§ **Requirements**:
Repeat the full listing, word for word.

§ **Collected data**:
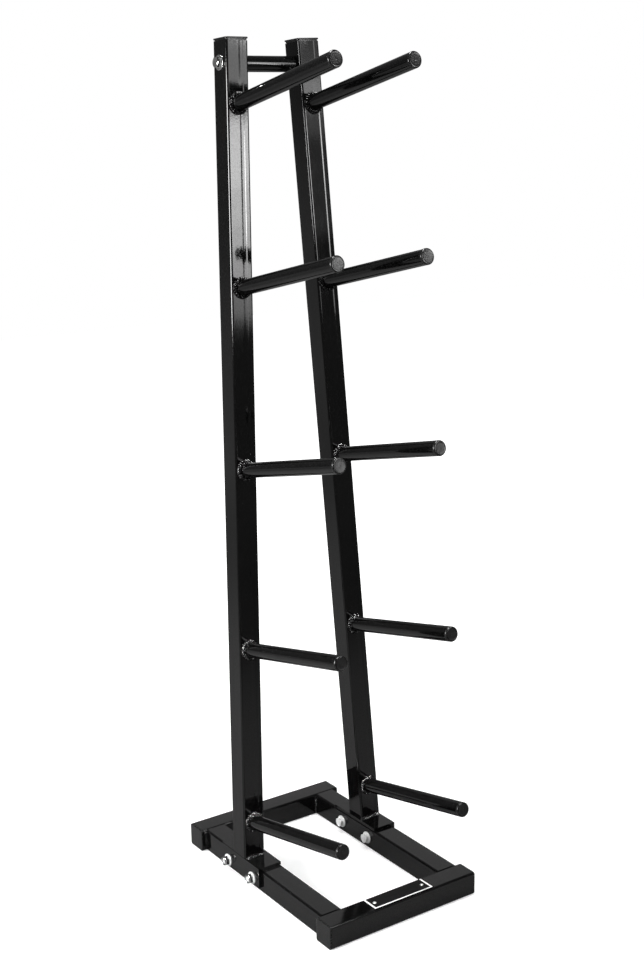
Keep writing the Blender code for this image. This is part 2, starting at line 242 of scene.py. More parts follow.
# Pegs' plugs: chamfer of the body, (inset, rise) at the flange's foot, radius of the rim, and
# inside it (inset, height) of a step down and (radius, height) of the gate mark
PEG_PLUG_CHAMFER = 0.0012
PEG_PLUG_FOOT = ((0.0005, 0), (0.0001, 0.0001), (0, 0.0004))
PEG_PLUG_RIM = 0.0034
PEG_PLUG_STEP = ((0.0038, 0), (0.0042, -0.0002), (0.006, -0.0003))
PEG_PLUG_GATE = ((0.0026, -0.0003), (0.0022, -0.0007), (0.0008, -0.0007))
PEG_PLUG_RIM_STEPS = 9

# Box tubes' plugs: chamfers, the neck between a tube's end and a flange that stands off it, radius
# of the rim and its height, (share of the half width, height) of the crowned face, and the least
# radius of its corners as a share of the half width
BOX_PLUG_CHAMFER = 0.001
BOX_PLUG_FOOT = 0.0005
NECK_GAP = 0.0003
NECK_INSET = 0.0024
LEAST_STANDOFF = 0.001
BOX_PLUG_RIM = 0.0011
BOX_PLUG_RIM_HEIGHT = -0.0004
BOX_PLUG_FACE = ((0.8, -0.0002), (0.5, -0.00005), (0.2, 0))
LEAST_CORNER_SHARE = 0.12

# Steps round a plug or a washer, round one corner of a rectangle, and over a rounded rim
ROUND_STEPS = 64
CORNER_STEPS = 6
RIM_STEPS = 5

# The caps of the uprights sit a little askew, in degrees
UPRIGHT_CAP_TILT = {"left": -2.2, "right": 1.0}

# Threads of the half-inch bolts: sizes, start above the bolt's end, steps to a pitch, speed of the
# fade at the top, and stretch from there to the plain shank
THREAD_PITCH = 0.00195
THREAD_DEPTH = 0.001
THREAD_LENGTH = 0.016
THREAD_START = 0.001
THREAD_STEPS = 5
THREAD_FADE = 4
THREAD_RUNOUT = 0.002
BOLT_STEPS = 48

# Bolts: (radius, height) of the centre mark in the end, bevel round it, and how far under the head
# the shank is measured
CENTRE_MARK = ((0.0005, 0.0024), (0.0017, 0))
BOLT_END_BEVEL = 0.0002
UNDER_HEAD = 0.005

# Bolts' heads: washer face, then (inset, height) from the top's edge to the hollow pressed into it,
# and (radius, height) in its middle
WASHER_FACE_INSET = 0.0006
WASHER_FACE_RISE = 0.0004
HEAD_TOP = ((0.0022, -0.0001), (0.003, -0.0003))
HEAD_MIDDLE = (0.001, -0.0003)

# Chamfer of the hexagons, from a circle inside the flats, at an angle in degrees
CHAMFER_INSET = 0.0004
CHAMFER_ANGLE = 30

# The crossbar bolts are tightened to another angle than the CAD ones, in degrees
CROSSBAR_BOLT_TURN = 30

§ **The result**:
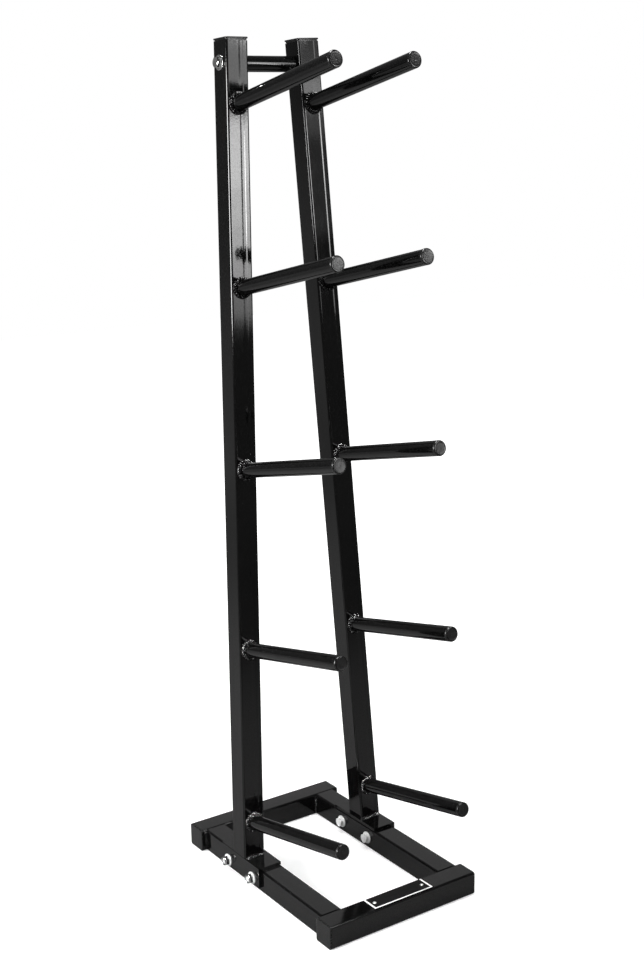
Keep writing the Blender code for this image. This is part 2, starting at line 242 of scene.py. More parts follow.
# Pegs' plugs: chamfer of the body, (inset, rise) at the flange's foot, radius of the rim, and
# inside it (inset, height) of a step down and (radius, height) of the gate mark
PEG_PLUG_CHAMFER = 0.0012
PEG_PLUG_FOOT = ((0.0005, 0), (0.0001, 0.0001), (0, 0.0004))
PEG_PLUG_RIM = 0.0034
PEG_PLUG_STEP = ((0.0038, 0), (0.0042, -0.0002), (0.006, -0.0003))
PEG_PLUG_GATE = ((0.0026, -0.0003), (0.0022, -0.0007), (0.0008, -0.0007))
PEG_PLUG_RIM_STEPS = 9

# Box tubes' plugs: chamfers, the neck between a tube's end and a flange that stands off it, radius
# of the rim and its height, (share of the half width, height) of the crowned face, and the least
# radius of its corners as a share of the half width
BOX_PLUG_CHAMFER = 0.001
BOX_PLUG_FOOT = 0.0005
NECK_GAP = 0.0003
NECK_INSET = 0.0024
LEAST_STANDOFF = 0.001
BOX_PLUG_RIM = 0.0011
BOX_PLUG_RIM_HEIGHT = -0.0004
BOX_PLUG_FACE = ((0.8, -0.0002), (0.5, -0.00005), (0.2, 0))
LEAST_CORNER_SHARE = 0.12

# Steps round a plug or a washer, round one corner of a rectangle, and over a rounded rim
ROUND_STEPS = 64
CORNER_STEPS = 6
RIM_STEPS = 5

# The caps of the uprights sit a little askew, in degrees
UPRIGHT_CAP_TILT = {"left": -2.2, "right": 1.0}

# Threads of the half-inch bolts: sizes, start above the bolt's end, steps to a pitch, speed of the
# fade at the top, and stretch from there to the plain shank
THREAD_PITCH = 0.00195
THREAD_DEPTH = 0.001
THREAD_LENGTH = 0.016
THREAD_START = 0.001
THREAD_STEPS = 5
THREAD_FADE = 4
THREAD_RUNOUT = 0.002
BOLT_STEPS = 48

# Bolts: (radius, height) of the centre mark in the end, bevel round it, and how far under the head
# the shank is measured
CENTRE_MARK = ((0.0005, 0.0024), (0.0017, 0))
BOLT_END_BEVEL = 0.0002
UNDER_HEAD = 0.005

# Bolts' heads: washer face, then (inset, height) from the top's edge to the hollow pressed into it,
# and (radius, height) in its middle
WASHER_FACE_INSET = 0.0006
WASHER_FACE_RISE = 0.0004
HEAD_TOP = ((0.0022, -0.0001), (0.003, -0.0003))
HEAD_MIDDLE = (0.001, -0.0003)

# Chamfer of the hexagons, from a circle inside the flats, at an angle in degrees
CHAMFER_INSET = 0.0004
CHAMFER_ANGLE = 30

# The crossbar bolts are tightened to another angle than the CAD ones, in degrees
CROSSBAR_BOLT_TURN = 30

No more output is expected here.